Exercising in hot weather increases our body temperature. Our bodies do have built-in cooling systems that help us adjust to heat. That’s why we perspire. However, this natural cooling system can fail if we’re exposed to soaring temperatures for too long. The result may be heat exhaustion and even heat stroke.
To keep cool, make sure you’re drinking plenty of water. Since our bodies are about 60% water, it is vital to maintain this amount. We tend to lose about 2 to 3% during typical exercise and activity, especially on hot days. And while you’re exercising, carry a bottle of water with you and have a few gulps at regular intervals. Don't forget to drink more water after exercise also.
How do I know if I’m drinking enough water?
A good way to know that you’re hydrating properly is by checking the color of your urine. If it’s pale yellow (think lemonade), you’re well hydrated. If it’s darker (like the color of apple juice), drink more.But do be aware that some medications and supplements alter the color of urine, so this gauge, while good for many, does not work for everyone. To be safe, do drink the recommended 8 to 10 glasses of water (1.5 L) /day.
Sport drinks should only be considered if you’re of ideal body weight and exercising for long durations at high intensities. Even then, it’s a good idea to dilute sport drinks to avoid excessive calorie consumption.
Eating fruits and vegetables during exercise will provide enough electrolytes for the body. Fruits to consider are bananas or orange or vegetables like celery.
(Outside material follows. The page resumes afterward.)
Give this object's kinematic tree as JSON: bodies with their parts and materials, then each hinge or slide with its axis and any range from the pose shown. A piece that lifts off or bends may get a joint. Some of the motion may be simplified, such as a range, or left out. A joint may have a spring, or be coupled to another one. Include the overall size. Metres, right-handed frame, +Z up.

What are electrolytes? Electrolytes are important nutrients for our bodies as they play key roles in sending electrical impulses that influence our heart, muscles and nerves. They also play an important role in fluid balance and hydration in our cells, tissues, and our muscles. Lack of sufficient electrolytes can contribute to muscle cramps, delayed muscle soreness and spasms following exercise and for some can contribute to headaches.
You'll be amazed at how the heat and humidity can quickly ware you down particularly if you've previously been exercising during the colder period. If you normally run, then jog or walk. If you’re a brisk walker, slow it down. As your body adapts to the heat, gradually increase the pace and length of your workout. If you have a medical condition and/or take prescribed medicine do check with your GP if you need to take any additional precautions.
Get up early to catch the cool of the morning, or go out at sunset or later.
Dark colors absorb the heat, which can make you feel as if you’re wrapped in a warm blanket. Heavyweight, tight-fitting clothing will also heat you up. Keep it loose. Keep it light. More air will be able to circulate over your skin, keeping you cool.
But pick juicy snacks like fruit. The last thing you need in scorching heat are dry snacks like crackers, popcorn, or energy bars that require your body to add water. Plus, dry snacks are often dense with calories, which means they can easily foil weight-loss goals, summer or winter.
Never push yourself to the extent your health suffers. If you’re feeling any of the following, find air-conditioned comfort fast.
Remember that even a 20-minute workout has positive health effects. It’s the number of days you exercise that matters most. Frequency of days far outweighs the amount of time of any given exercise session.
Above all be happy, stay safe, keep well.